Think Multidimensionally to Maximize Your Strengths

Early on in life, we start to hear about the dichotomy of strength and weakness. While there is a time and place to focus on both, research in the field of positive psychology teaches us about the immense power of knowing, focusing on, and developing our strengths.

Martin Seligman and Chris Peterson, authors of Character Strengths and Virtues: A Handbook and Classification, define strength as, “a combination of talents (naturally recurring patterns of thoughts, feeling, and behavior), knowledge (facts and lessons learned), and skills (the steps of an activity).”

But you can break it down even further. Once you recognize the categories of strengths –– its many hues, so to speak –– you can start noticing strengths in yourself and others and even begin to blend your strengths to elevate your contributions, increase your engagement, and improve your well-being. 

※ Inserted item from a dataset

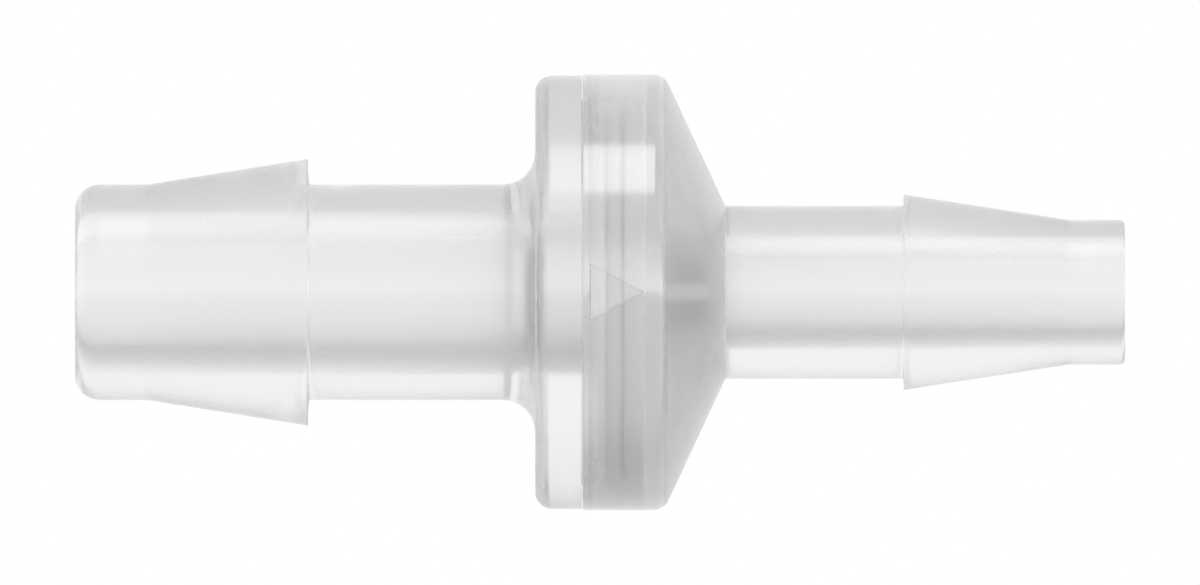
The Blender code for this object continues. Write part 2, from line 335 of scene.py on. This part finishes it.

Five Categories of Strength

Researchers debate on how to separate or combine categories of strengths. And while there is quite a bit of overlap, there is also value in their distinctions, particularly when it comes to helping us recognize and enhance our strengths.

 Identify and Focus on Your Strengths

It’s easy to limit our perception of strengths and associate it with something that is “natural,” but that can create false limitations. The truth is, with effort, dedication, and a willingness to learn, you can cultivate and develop your many strengths.

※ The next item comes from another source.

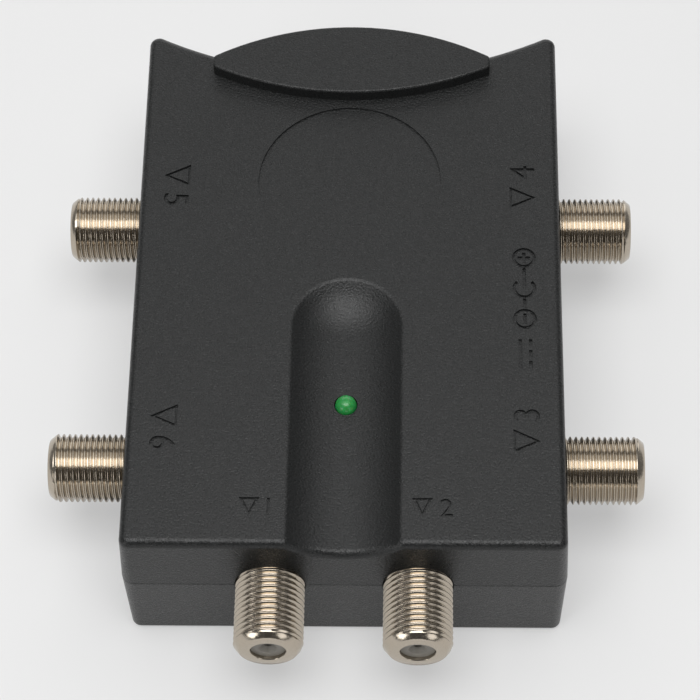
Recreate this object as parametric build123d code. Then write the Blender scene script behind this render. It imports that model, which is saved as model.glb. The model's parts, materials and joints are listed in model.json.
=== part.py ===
from build123d import *
import math
import os

# A television signal amplifier: a two-part moulded case round one circuit board, with six
# threaded coaxial sockets, a power inlet and a green lamp. Millimetres. +X is to the right of
# someone facing the front sockets, +Y runs to the rear, +Z is up. The origin is the centre of
# the flat underside.

# Case
case_width = 59.5
case_length = 85.7
case_height = 24.4
wall = 1.8
roof = 2.0
floor = 2.0
corner_radius = 1.3
top_edge_radius = 1.1
bottom_edge_radius = 0.75
upper_draft = 2.15
lower_draft = 1.7
parting_step = 0.02
parting_gap = 0.15
parting_gap_depth = 0.3
rear_hollow_depth = 7.6
port_height_share = 0.5656

# Tongue and groove at the parting line
tongue_height = 1.4
tongue_thickness = 0.8
tongue_gap = 0.1

# Raised pad at the rear
pad_width = 40.2
pad_length = 12.0
pad_front_bow = 4.7
pad_tip_thickness = 1.9
pad_height = 2.0
pad_rear_setback = 0.6
pad_edge_radius = 0.35

# Round recess in the top
recess_radius = 13.0
recess_depth = 0.25
recess_place_share = 0.6852

# Scoop that runs out through the front wall
scoop_half_width = 7.67
scoop_depth = 2.65
scoop_end_share = 0.4015

# Threaded coaxial sockets
thread_radius = 4.715
front_reach = 9.98
side_front_reach = 10.76
side_rear_reach = 10.23
socket_hole_clearance = 0.13
land_gap = 0.1
neck_share = 0.9
nose_share = 0.83
nose_length = 1.0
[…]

First, identify your personal strengths. Need some motivation? Research suggests that if you’re able to pinpoint and use those strengths every day, it increases levels of happiness.

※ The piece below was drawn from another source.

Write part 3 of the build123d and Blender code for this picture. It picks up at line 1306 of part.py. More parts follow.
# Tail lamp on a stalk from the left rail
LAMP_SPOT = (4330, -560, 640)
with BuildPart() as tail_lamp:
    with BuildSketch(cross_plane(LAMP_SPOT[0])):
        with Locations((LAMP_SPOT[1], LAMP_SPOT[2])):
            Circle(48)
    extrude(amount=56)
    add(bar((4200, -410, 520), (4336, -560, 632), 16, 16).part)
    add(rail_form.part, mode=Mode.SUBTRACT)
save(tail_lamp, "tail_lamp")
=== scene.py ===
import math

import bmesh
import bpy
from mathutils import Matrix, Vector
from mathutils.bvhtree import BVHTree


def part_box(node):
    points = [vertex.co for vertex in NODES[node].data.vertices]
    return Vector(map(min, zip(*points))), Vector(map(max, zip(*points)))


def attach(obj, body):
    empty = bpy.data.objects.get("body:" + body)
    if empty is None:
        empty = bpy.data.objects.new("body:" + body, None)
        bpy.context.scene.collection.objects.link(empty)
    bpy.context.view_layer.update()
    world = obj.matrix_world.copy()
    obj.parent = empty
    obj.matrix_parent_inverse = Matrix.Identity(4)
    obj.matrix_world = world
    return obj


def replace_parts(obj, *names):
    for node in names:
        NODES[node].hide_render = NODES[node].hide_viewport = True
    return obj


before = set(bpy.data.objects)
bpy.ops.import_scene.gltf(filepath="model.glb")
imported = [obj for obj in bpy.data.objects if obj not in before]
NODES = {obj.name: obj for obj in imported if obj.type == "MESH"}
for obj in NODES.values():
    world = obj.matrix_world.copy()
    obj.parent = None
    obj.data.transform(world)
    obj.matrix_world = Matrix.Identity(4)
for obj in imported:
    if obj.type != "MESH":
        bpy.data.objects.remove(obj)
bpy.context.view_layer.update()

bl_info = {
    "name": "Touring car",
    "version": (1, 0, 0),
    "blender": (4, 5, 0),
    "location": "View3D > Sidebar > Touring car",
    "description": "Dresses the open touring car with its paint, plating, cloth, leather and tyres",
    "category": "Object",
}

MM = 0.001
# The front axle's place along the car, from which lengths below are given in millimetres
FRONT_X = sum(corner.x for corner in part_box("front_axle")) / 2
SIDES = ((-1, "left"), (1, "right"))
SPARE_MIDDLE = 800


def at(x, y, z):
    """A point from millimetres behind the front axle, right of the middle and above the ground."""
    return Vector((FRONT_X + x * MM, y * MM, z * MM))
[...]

Once you’ve identified your strengths, focus on developing and blending them. Just remember, you can “overuse” them. For example, forgiveness is a strength but, if overused, it can lead to repeating patterns and mistakes that don’t serve you. If this was one of your strengths, and you found yourself leaning in too far, you might want to try and blend it with another strength –– an aptitude for confidence or self-love, maybe? Or perhaps you’re a talented public speaker… You could turn all of your experiences, both good and bad, with forgiveness into motivation for others.

Take a Broad Approach

Consider taking a broad and multidimensional approach to strengths, focusing on how it can help you be the best version of yourself. The more you live and work in alignment with its different types –– personality, character, values, talents/skills, interests/passions –– and the better you become at navigating its pits and peaks, the more fulfilled and energetic you will be.